It’s common for governors to stage publicity events to announce major job-creating investments in their state. This allows them to take implicit credit for a project that was probably helped along with tax breaks and other financial giveaways.
When it came to the Taiwanese company Foxconn’s plan to build a $10 billion flat-screen plant in Wisconsin, the hype was taken to a new level. Gov. Scott Walker and Foxconn’s Chairman Terry Gou made the announcement not at the state capitol but at the White House, where they were joined by President Trump, Vice President Pence, Speaker Paul Ryan and a host of other high-level officials of the federal government.
As you might expect, the event quickly turned into a celebration of the Trump Administration. Walker, Pence and Ryan, in whose Congressional district the massive plant is to be sited, gushed about Trump’s economic leadership, with Pence declaring: “Under President Donald Trump, America is back.”
That apparently was not enough for Trump, who found it necessary to celebrate himself even more. Referring to Gou, the President declared: “If I didn’t get elected, he definitely would not be spending $10 billion” in the United States.
The creation of numerous new manufacturing jobs is something that will be welcomed by the working people of Wisconsin, but there are reasons, beyond Trump’s political exploitation of the deal, to remain suspicious.
The first matter of concern is the company itself. Foxconn has a long history of abusive labor practices in its overseas plants, including those used to supply Apple. Conditions in the company’s Chinese plants were so bad that in 2010 there was a rash of suicides among overworked employees. The company installed nets on its plants to discourage workers from jumping to their deaths. Foxconn later claimed to improve its labor conditions but the company is far from a high-road employer.

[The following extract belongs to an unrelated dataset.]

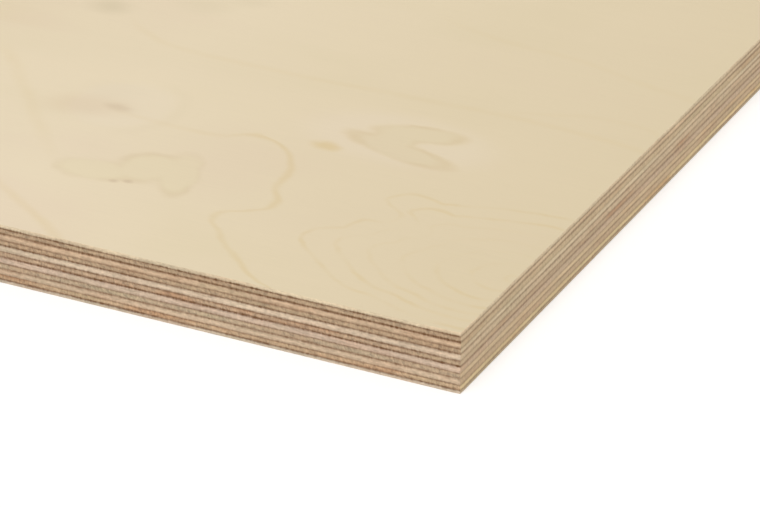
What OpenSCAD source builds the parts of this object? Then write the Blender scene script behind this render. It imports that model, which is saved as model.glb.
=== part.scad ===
// A full sheet of birch plywood, lying flat with its face up.
//
// It is an odd number of rotary-cut veneers, glued face to face and pressed flat. The grain
// of each runs at right angles to the next, and the two outer veneers have theirs along the
// length. Veneers are numbered downwards: 1 is the face and the last is the back. The
// origin is on the underside, at the middle of the sheet. +X is the length, +Y the width.

/* [Sheet] */
// Length of the sheet, along the grain of its outer veneers
sheet_length = 2440; // [1220:10:3660]
// Width of the sheet, across the grain of its outer veneers
sheet_width = 1220; // [600:10:1830]

/* [Veneers] */
// Number of veneers, always odd so that the sheet stays balanced
veneer_count = 11; // [3:2:21]
// Thickness of the face and of the back, after sanding
outer_thickness = 0.95; // [0.5:0.05:1.5]
// Thickness of each inner veneer with its grain along the sheet
long_thickness = 1.7; // [1:0.05:3]
// Thickness of each veneer with its grain across the sheet
cross_thickness = 1.26; // [1:0.02:3]

/* [Hidden] */
cross_places = [2 : 2 : veneer_count - 1];
long_places = [3 : 2 : veneer_count - 2];

function cross_name(place) = str("cross_veneer_", place);
function long_name(place) = str("long_veneer_", place);
function is_outer(place) = place == 1 || place == veneer_count;
function is_cross(place) = place % 2 == 0;

function name_of(place) =
    place == 1 ? "face_veneer"
    : place == veneer_count ? "back_veneer"
    : is_cross(place) ? cross_name(place)
    : long_name(place);

function thickness_of(place) =
    is_outer(place) ? outer_thickness
    : is_cross(place) ? cross_thickness
    : long_thickness;

// Height of a veneer's underside: all the veneers below it, added up
function underside_of(place) =
    place == veneer_count ? 0
    : underside_of(place + 1) + thickness_of(place + 1);

// One veneer, sawn to the sheet's size with all the others
module veneer(place) {
    translate([-sheet_length / 2, -sheet_width / 2, underside_of(place)])
        cube([sheet_length, sheet_width, thickness_of(place)]);
}

// Top sheet: clear birch, sanded, grain along the length
module face_veneer() {
    color([0.88, 0.81, 0.68]) veneer(1);
}

// Inner sheet with its grain across: its end grain shows on the long edges
module cross_veneer(place) {
    color([0.71, 0.60, 0.48]) veneer(place);
}

// Inner sheet with its grain along: its end grain shows on the short edges
module long_veneer(place) {
    color([0.83, 0.73, 0.62]) veneer(place);
}

// Bottom sheet, sanded like the top one
module back_veneer() {
    color([0.82, 0.74, 0.64]) veneer(veneer_count);
}

face_veneer();
for (place = cross_places)
    cross_veneer(place);
for (place = long_places)
    long_veneer(place);
back_veneer();
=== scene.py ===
import math
import bpy
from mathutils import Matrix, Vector


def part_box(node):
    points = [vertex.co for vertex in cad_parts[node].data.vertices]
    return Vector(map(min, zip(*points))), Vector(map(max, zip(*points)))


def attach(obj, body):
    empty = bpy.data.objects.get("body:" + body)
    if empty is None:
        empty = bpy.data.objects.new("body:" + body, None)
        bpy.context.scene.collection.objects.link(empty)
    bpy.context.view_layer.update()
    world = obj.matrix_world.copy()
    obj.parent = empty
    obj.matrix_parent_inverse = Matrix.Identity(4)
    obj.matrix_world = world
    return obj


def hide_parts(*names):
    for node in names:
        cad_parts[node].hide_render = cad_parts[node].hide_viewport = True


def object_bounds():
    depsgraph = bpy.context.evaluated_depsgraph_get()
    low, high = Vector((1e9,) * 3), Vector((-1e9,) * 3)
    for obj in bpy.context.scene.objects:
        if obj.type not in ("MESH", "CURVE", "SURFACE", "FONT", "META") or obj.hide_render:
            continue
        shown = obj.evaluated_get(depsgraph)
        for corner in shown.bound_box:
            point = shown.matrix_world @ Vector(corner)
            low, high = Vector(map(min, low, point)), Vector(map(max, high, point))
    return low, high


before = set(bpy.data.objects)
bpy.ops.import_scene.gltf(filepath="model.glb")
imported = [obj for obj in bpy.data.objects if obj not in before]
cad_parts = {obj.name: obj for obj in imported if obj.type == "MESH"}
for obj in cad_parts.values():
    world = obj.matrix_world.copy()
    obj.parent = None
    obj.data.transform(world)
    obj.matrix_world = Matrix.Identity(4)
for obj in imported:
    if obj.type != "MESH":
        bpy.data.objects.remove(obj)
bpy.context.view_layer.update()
sheet_low, sheet_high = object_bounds()


# ---- Back veneer -------------------------------------------------------------------------
# A sheet is laid up from below, so its back comes first: one rotary-cut birch veneer, pressed
# and glued with the rest, sawn to size and sanded. Its grain runs along the sheet. The tools
# that form and finish every veneer are made in this section.

MM = 0.001


class Value:
    """A socket of a node tree. Arithmetic on it adds nodes, so a formula reads as Python."""

    def __init__(self, socket):
        self.socket = socket
        self.is_vector = socket.type in ("VECTOR", "RGBA")

    def node(self, kind, settings=None, inputs=None, output=0):
        """Adds a node: first its settings, then the values or links of its sockets."""
        tree = self.socket.id_data
        made = tree.nodes.new(kind)
        for name, setting in (settings or {}).items():
            if name == "points":
                self.bend(made.mapping, setting)
            else:
                setattr(made, name, setting)
        for name, value in (inputs or {}).items():
            if isinstance(value, Value):
                tree.links.new(value.socket, made.inputs[name])
            else:
                made.inputs[name].default_value = value
        return Value(made.outputs[output])

    @staticmethod
    def bend(mapping, points):
        """Lays the curve of a Float Curve node through its points."""
        curve = mapping.curves[0]
        curve.points[0].location = points[0]
        curve.points[1].location = points[-1]
        for across, up in points[1:-1]:
            curve.points.new(across, up)
        mapping.update()

    def math(self, operation, *values):
        """A Math node on these values, or a Vector Math node where one of them is a vector."""
        if not any(isinstance(v, tuple) or getattr(v, "is_vector", False) for v in values):
            return self.node("ShaderNodeMath", {"operation": operation}, dict(enumerate(values)))
        values = [(v, v, v) if isinstance(v, (int, float)) else v for v in values]
        return self.node("ShaderNodeVectorMath", {"operation": operation}, dict(enumerate(values)))

    def __add__(self, other):
        return self.math("ADD", self, other)

    def __radd__(self, other):
        return self.math("ADD", other, self)

    def __sub__(self, other):
        return self.math("SUBTRACT", self, other)

    def __rsub__(self, other):
        return self.math("SUBTRACT", other, self)

    def __mul__(self, other):
        return self.math("MULTIPLY", self, other)

    def __rmul__(self, other):
        return self.math("MULTIPLY", other, self)

    def __truediv__(self, other):
        return self.math("DIVIDE", self, other)

    def __pow__(self, other):
        return self.math("POWER", self, other)

    def __abs__(self):
        return self.math("ABSOLUTE", self)

    def least(self, other, rounding=0.0):
        """The smaller of two values. Rounding smooths the change from one to the other."""
        return self.node("ShaderNodeMath", {"operation": "SMOOTH_MIN"},
                         {0: self, 1: other, 2: rounding})

    def most(self, other, rounding=0.0):
        return self.node("ShaderNodeMath", {"operation": "SMOOTH_MAX"},
                         {0: self, 1: other, 2: rounding})

    def part(self, axis):
        """One component of a vector: 0, 1 or 2."""
        return self.node("ShaderNodeSeparateXYZ", inputs={0: self}, output=axis)

    def length(self):
        return self.node("ShaderNodeVectorMath", {"operation": "LENGTH"}, {0: self}, output=1)

    def rise(self, start, end, smooth=True):
        """0 up to start and 1 from end on, and the other way round where start is larger."""
        return self.node("ShaderNodeMapRange",
                         {"interpolation_type": "SMOOTHSTEP" if smooth else "LINEAR"},
                         {"Value": self, "From Min": start, "From Max": end})

    def follow(self, *points):
        """The height of a smooth curve through a few points, at this value across."""
        start, end = points[0][0], points[-1][0]
        low = min(height for place, height in points)
        high = max(height for place, height in points)
        shares = [((place - start) / (end - start), (height - low) / (high - low))
                  for place, height in points]
        share = self.rise(start, end, smooth=False)
        return share.node("ShaderNodeFloatCurve", {"points": shares},
                          {"Value": share}) * (high - low) + low

    def noise(self, scale, seed, detail=2.0, roughness=0.5):
        """Noise from about -1 to 1. The scale is in cycles a metre, one for each axis."""
        place = self.node("ShaderNodeVectorMath", {"operation": "MULTIPLY_ADD"},
                          {0: self, 1: scale, 2: (seed, seed * 0.7, seed * 1.3)
                           if isinstance(seed, (int, float)) else seed})
        return self.node("ShaderNodeTexNoise", inputs={
            "Vector": place, "Scale": 1.0, "Detail": detail, "Roughness": roughness}) * 2.0 - 1.0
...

Then there are the claims about the terms of the Wisconsin deal. Gov. Walker claimed that the plant would directly create 13,000 jobs. That was good for generating excitement, but it is a dubious figure. Manufacturing establishments no longer employ anything close to that number of workers.
Out of curiosity, I checked with the Bureau of Labor Statistics to see how many plants currently exist with 10,000 or more workers. It turns out the BLS does not have that information because, as an analyst told me, there are so few facilities of that size. The trend, of course, is toward higher levels of automation and much smaller workforces.
Then there’s the issue of who is paying for the plant. While Trump and the others praised the deal as an example of private sector vitality, Foxconn’s plant will be underwritten in large part by the taxpayers of Wisconsin. Walker said that the state would “invest” $3 billion in the project. That would be the fourth largest economic development subsidy package ever offered by a state.
Despite the promises of public officials, extravagant subsidies rarely provide economic benefits equal to the loss of tax revenue. Wisconsin has a particularly bad record in this regard. The Walker Administration and its privatized economic development agency have been at the center of a long string of controversies about cronyism and poor job-creation outcomes.
The Foxconn deal will provide political benefits for Walker, Ryan and Trump, but it is unclear how much good it will actually do for the people of Wisconsin.